Here are some of the primary benefits of stock audits: 

 

  • Auditing inventory is directly related to your profit calculation. If some of your items are missing or misplaced, it’s the same as if money were missing or misplaced. That’s why investing in timely inventory is needed for accounting purposes and profit & loss statements.
  • Stock audits can help you improve the financial health of your business. By conducting a thorough analysis of the current status of your physical goods and the frequency of their purchase, you can gain insights into parts of your inventory that sell poorly or underperform in any other way.  
  • Inventory management helps you prevent or identify fraud and/or theft. If your stock audit reveals any discrepancies between the recorded goods and their physical equivalents, it could be the result of these unfortunate aspects of inventory storage. 

 

As you can see, stock auditing may become one of the most important procedures carried out by a business, as it reflects part of the current financial state of the company. More importantly, a thorough stock audit can help you solve existing issues as well as prevent future ones.

 

The stock audit process

 

While there is no one standard way to conduct an audit and the details will vary from operation to operation, there are some stages and activities that are common to most audits:

 

  1. Forecast demand and stock up 
     

The worst thing that could happen to you during the inventory audit would be running out of stock. After all, you don’t want to put your entire operation on hold while you’re conducting the audit. This isn’t always possible and some smaller operations are in a position to actually close down for a day but this can be a risky move.
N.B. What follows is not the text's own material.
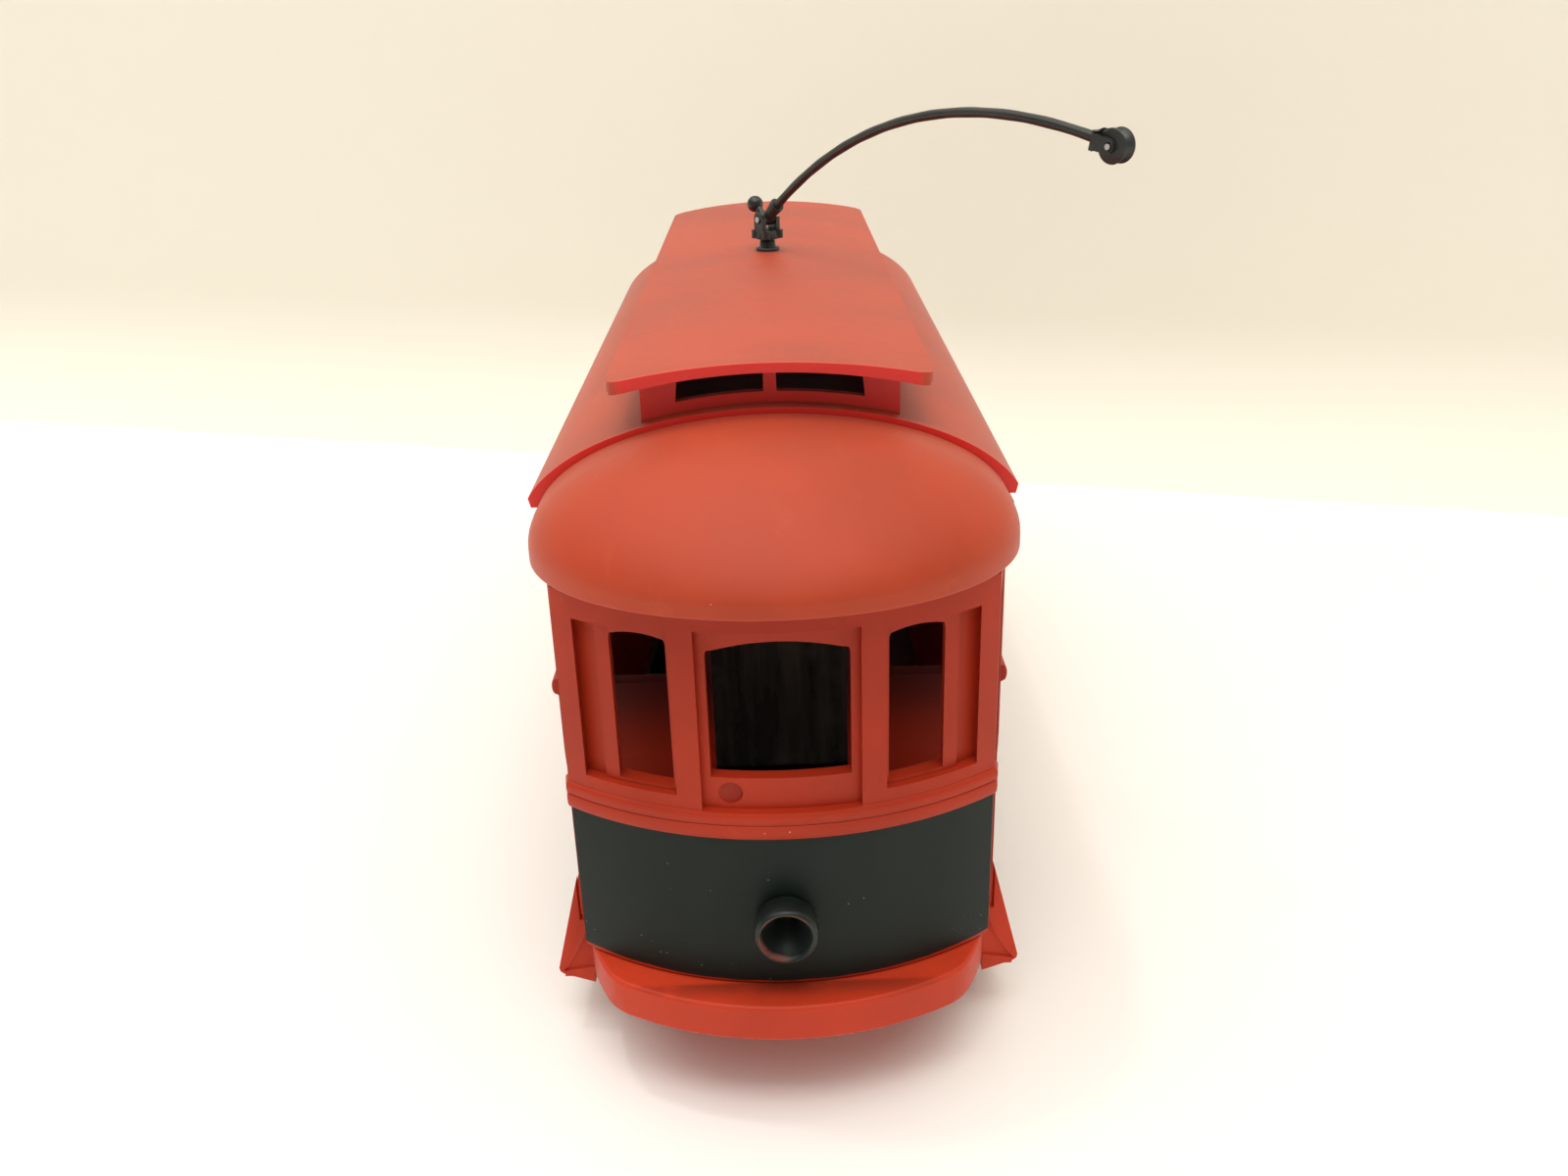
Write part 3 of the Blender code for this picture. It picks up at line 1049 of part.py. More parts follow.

That’s why it’s essential to dig deep into the data you have on hand to anticipate the future demand before auditing. 
 

  1. Count the physical goods
     

There are different approaches and methodologies here. For example, you can go item by item and record every single thing you find on your warehouse’s shelf. To make things easier, you can run a cut-off analysis, where you put your entire business on hold during the audit, but there are a number of issues this can lead to. 

 

Instead, you can try to conduct a cycle count, which doesn’t force you to count your entire stock all at once. With a cycle count, you can choose a specific type of product you want to audit during a specific timeframe. It may be less precise than the complete physical count, but it is much less disruptive on your operations.

 

Alternatively, you can run a spot check audit, where you only verify one or two products with the goal of identifying any issues with your recordkeeping. If no mismatches are found, you can conclude that your sources are up to date and your stock is intact. 
 

These aren’t the only ways to conduct an audit but are among the most common methods.

 

  1. Double-check your findings
     

Doing everything twice may seem like overkill, but in-stock auditing double-checking is a must. The human error factor is in play here and the scale of the job can often be too much to be trusted to a single source. This is why it’s essential to cross-check your discoveries. 

 

Mix and match your auditing techniques (as long as you can justify the change), assign UPC codes or QR codes to each item to digitize the process for your future self, hire a helping hand - again, there are plenty of options you have to choose from here, just make sure that the final count is as precise as it could get. 

 

  1. Compare your findings with the financial records
     

After you’ve counted all the physical products you have, it’s time to compare your findings with the sales records. Any discrepancies or mismatches signal the beginning of the separate task of tracking down the source of the problem. 

 

Stock audit checklist

 

To make things even easier for you, here’s a shortlist of questions you should ask yourself before, during, and after every stock audit you carry out: 

 

  • Has your physical goods audit been double-checked?
  • Have any shortages been discovered in your stock and how can they be explained?
  • Are there any items that have become obsolete since the last inventory verification? 
  • Has the stock proven to be too expensive to maintain? 
  • Are all the relevant rules and regulations properly documented?
  • Are the financial records and inventory sources regularly updated? 
  • Is there an adequate process for documenting all incoming and outgoing materials? 
  • Are there any surplus items? 
  • Are they properly documented in the records? 
  • Are there any manual auditing processes that can now be automated?
  • Is the level of any discrepancies less or equal to the expected numbers? 

 

Challenges and solutions in inventory audits

 

Even if you follow our process step by step, there are certain procedural issues almost every stock auditor has to face at some point. Fortunately, these tend to be minor inconveniences you need to be aware of, rather than serious problems you should avoid at all costs by nature. 

 

So, here are some of the most common issues with inventory audits: 

 

  • Stock management is time-consuming, since it requires a lot of attention to detail and manpower. That’s why the best way to ensure that you don’t fall victim to this flaw is to schedule auditing in advance and set a reasonable amount of time for it. Depending on the size of your operation, the procedure may take anything between several days to a few weeks.
     
  • There is no real-time view of your inventory most of the time, so stock verification needs to be conducted periodically. Perhaps, running weekly or monthly auditing sessions would be overkill, yet making sure that the number of your physical items matches your sales documentation at least twice a year could save you some serious trouble.
     
  • Most audit procedures cannot be automated and a lot of processes still need to be done by hand. There are certain auditing operations that can now be done with the help of dedicated software, so our primary advice is to invest in such a solution. Other than that, following the previous two pieces of advice should minimize the trouble from the remaining manual labor. 
     
  • Inventory audit often halts your other operations causing delays in shipments and generally being inconvenient. The best way to prevent that from happening is, again, to schedule your auditing in advance, as well as to rely on timely market research to forecast demand.  

 

Summary 
 

Running a stock audit is an essential procedure for every eCommerce business because it ensures that your entire operation runs smoothly and gives you an accurate view of your financial position. 
 

While it is not required, audits performed by your fulfillment partner can prove to be helpful for you in the long run, especially if you run an international store with several warehouses scattered around the globe. Many logistics partners, including Omnipack, offer this as a service and can carry out inventory checks with minimal disruption to your operations. In that case, you will be protected against the major challenges in auditing.
 

Conducting thorough and regular inventory analysis can help you prevent fraud, enable better inventory management techniques, or even grow your revenue!